It was clear from the start of this two-set gig, even before he explained his long-standing love of Stan Getz and Charlie Byrd’s seminal ‘Jazz Samba’ album, that saxophonist Brian Molley was an ideal person to re-interpret this beautiful music, his warmth of tone being much like that of Stan Getz himself.
Molloy’s bandmates too are all established figures on the Scottish Jazz scene and leaders in their own right, and as expected they too did the music ample justice in both ensemble playing and when soloing.
Bassist Brodie Jarvie took on the role of Ketter Betts and John Byrd in the original recording, confirming he is one of our most able up-and-coming young bassists here in Scotland. Tom Gibbs on piano similarly was hugely impressive, perhaps especially in his solos while exceptional drummer Stu Brown (more on him in another review coming later), sometimes using his hands on the drum kit skins, showed his great ‘multi-cultural’ drumming chops. Guitarist Ross Milligan, taking on Charlie Byrd’s mantle, did so with a deftness that was a great pleasure to witness.
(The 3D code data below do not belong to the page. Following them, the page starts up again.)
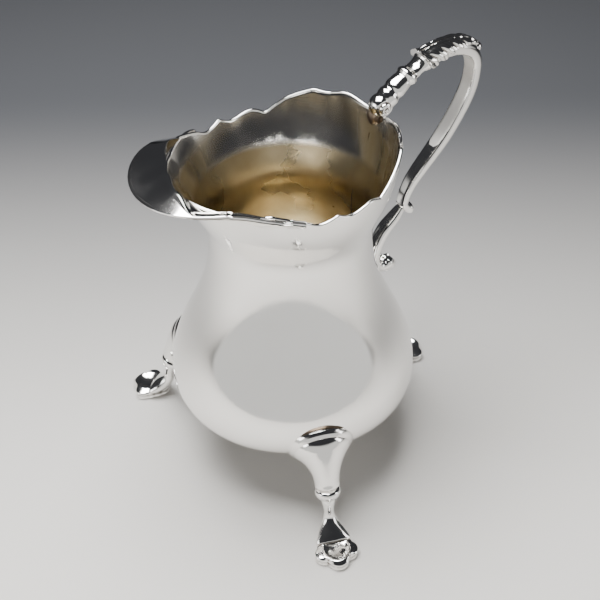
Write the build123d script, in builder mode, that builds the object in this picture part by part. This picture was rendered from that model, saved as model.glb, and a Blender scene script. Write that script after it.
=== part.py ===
"""Silver cream jug: pear body on three hoof feet, scalloped rim, broad lip and leaf-capped scroll handle.

Millimetres, +Z up. The pieces are modelled about the jug's own axis, with the handle on +X and the
lip on -X. At the end they are moved together, so that the origin is the middle of the footprint.
"""
from math import cos, pi, sin
import os

from build123d import *

# ---------------------------------------------------------------- driving dimensions
WALL = 0.7  # sheet thickness of body, base and lip

# pear body
BELLY_RADIUS = 32.6
BELLY_HEIGHT = 28.0
BELLY_FULLNESS = 14.0  # how far the wall keeps upright above the belly
NECK_RADIUS = 20.15
NECK_HEIGHT = 71.0
NECK_LENGTH = 21.0  # how far the wall keeps upright below the neck
BASE_RADIUS = 18.0  # the disc let into the bottom
BASE_HEIGHT = 15.2  # edge of that disc above the table
BASE_CROWN = 0.7  # how far the disc bulges down
UNDERSIDE_REACH = 9.0
UNDERSIDE_RISE = 1.2
BELLY_TUCK = 6.0

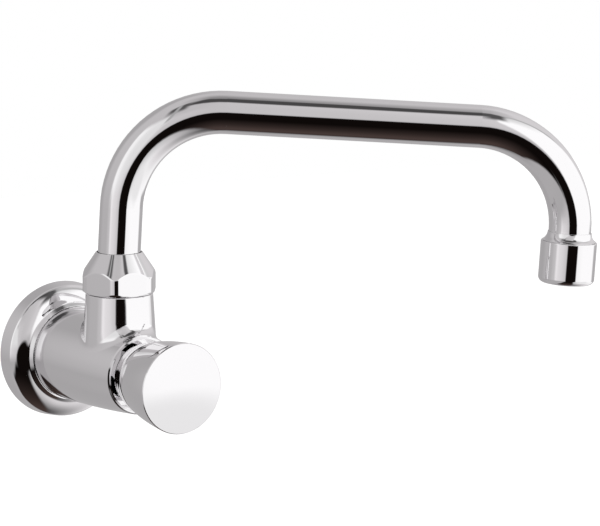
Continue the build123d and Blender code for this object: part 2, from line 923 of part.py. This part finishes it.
pieces = [
    wall_rosette,
    valve_body,
    union_nut,
    inlet_strainer,
    valve_cage,
    cage_seal,
    timing_cylinder,
    cylinder_seal,
    gland_nut,
    stem_seal,
    return_spring,
    glide_ring,
    push_button,
    valve_stem,
    timing_piston,
    piston_cup,
    valve_washer,
    washer_holder,
    washer_screw,
    spout_tube,
    spout_ferrule,
    ferrule_seals,
    outlet_fitting,
    aerator_housing,
    aerator_washer,
    aerator_insert,
    aerator_screen,
    flow_regulator,
]

os.makedirs("parts", exist_ok=True)
for piece in pieces:
    export_step(piece(), f"parts/{piece.__name__}.step")
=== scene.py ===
import json
from math import atan2, cos, hypot, pi, radians, sin

import bmesh
import bpy
from mathutils import Matrix, Vector


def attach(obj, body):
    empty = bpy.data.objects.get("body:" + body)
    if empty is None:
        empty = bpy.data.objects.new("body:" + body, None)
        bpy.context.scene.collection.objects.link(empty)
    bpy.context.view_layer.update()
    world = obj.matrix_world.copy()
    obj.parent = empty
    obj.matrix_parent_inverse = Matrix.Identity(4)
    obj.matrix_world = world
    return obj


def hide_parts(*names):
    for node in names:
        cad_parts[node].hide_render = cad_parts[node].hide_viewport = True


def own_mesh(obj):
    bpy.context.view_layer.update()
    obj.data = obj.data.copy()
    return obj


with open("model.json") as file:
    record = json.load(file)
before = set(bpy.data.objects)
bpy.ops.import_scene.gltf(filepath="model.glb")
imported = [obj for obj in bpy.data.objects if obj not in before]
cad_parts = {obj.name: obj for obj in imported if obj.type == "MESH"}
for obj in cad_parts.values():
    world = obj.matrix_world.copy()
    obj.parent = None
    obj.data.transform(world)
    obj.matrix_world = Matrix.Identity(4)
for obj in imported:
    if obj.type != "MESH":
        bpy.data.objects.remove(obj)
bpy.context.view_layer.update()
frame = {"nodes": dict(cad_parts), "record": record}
scene = bpy.context.scene
scene.view_settings.view_transform = "Standard"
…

Molloy’s explaining each tune beforehand was very helpful, and his calm, centred persona (one even wonders, is he possibly a practitioner of meditation?) contributed strongly to the overall feeling of serenity, in interesting contrast to the ebullience of the material.
In recent times there has seemed to be a widespread and increasing appetite for revisiting musical gems from the past. Whilst this is in general regrettable (as mostly on-the-money music commentator Ted Gioia has expounded lately in his The Honest Broker substack), Molley deserves nothing but applause for these luminous interpretations.
For Molloy is a really great saxophonist, arranger and composer, clearly classically-informed and with a highly attractive, lyrical style and mellifluousness of tone. His latest covid-era album ‘Intercontinental’, in collaboration with Indian Krishna Kishor, is a gem. Wouldn’t it be wonderful if the music played tonight could be recorded too, for posterity?